Kita telah menyelami berbagai aspek monolog internal, mulai dari definisinya sebagai percakapan tanpa suara, hingga beragam fungsi dan manfaatnya dalam kesadaran diri, pemecahan masalah, kreativitas, dan motivasi. Kita juga tidak luput membahas sisi gelapnya, seperti ruminasi, kritik diri berlebihan, dan kecemasan, yang dapat menggerogoti kesehatan mental kita. Namun, bagian terpenting dari eksplorasi ini adalah pemahaman bahwa monolog internal bukanlah nasib yang tidak dapat diubah.

Dengan kesadaran dan latihan, kita memiliki kekuatan untuk membentuk ulang percakapan internal kita. Melalui teknik seperti mindfulness, restrukturisasi kognitif, belas kasih diri, dan afirmasi positif, kita dapat menggeser narasi kita dari yang menghambat menjadi yang memberdayakan. Kita dapat belajar untuk menjadi pengamat yang netral atas pikiran kita, menantang yang tidak benar, dan secara aktif menumbuhkan suara hati yang suportif dan konstruktif.

Memahami monolog internal adalah kunci untuk membuka potensi penuh kita, mencapai kesejahteraan emosional yang lebih besar, dan menjalani kehidupan yang lebih otentik dan memuaskan.
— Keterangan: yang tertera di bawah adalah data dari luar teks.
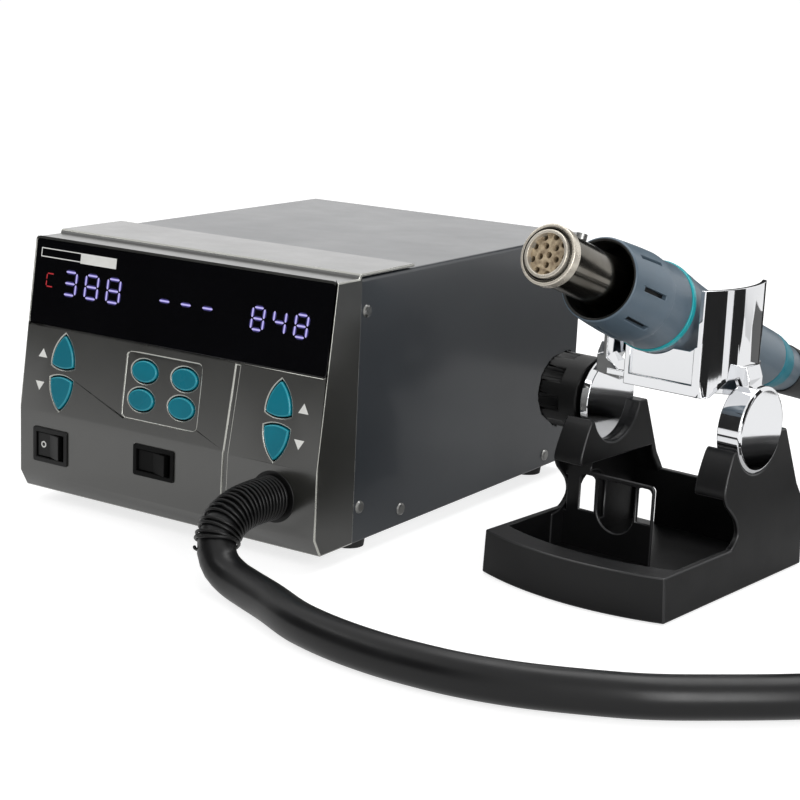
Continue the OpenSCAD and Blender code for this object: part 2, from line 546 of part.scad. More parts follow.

Ini adalah sebuah perjalanan seumur hidup untuk belajar mendengarkan, memahami, dan akhirnya mengarahkan percakapan paling penting yang pernah kita miliki – percakapan dengan diri kita sendiri. Dengan menguasai monolog internal, kita tidak hanya mengubah pikiran kita, tetapi juga mengubah realitas yang kita alami.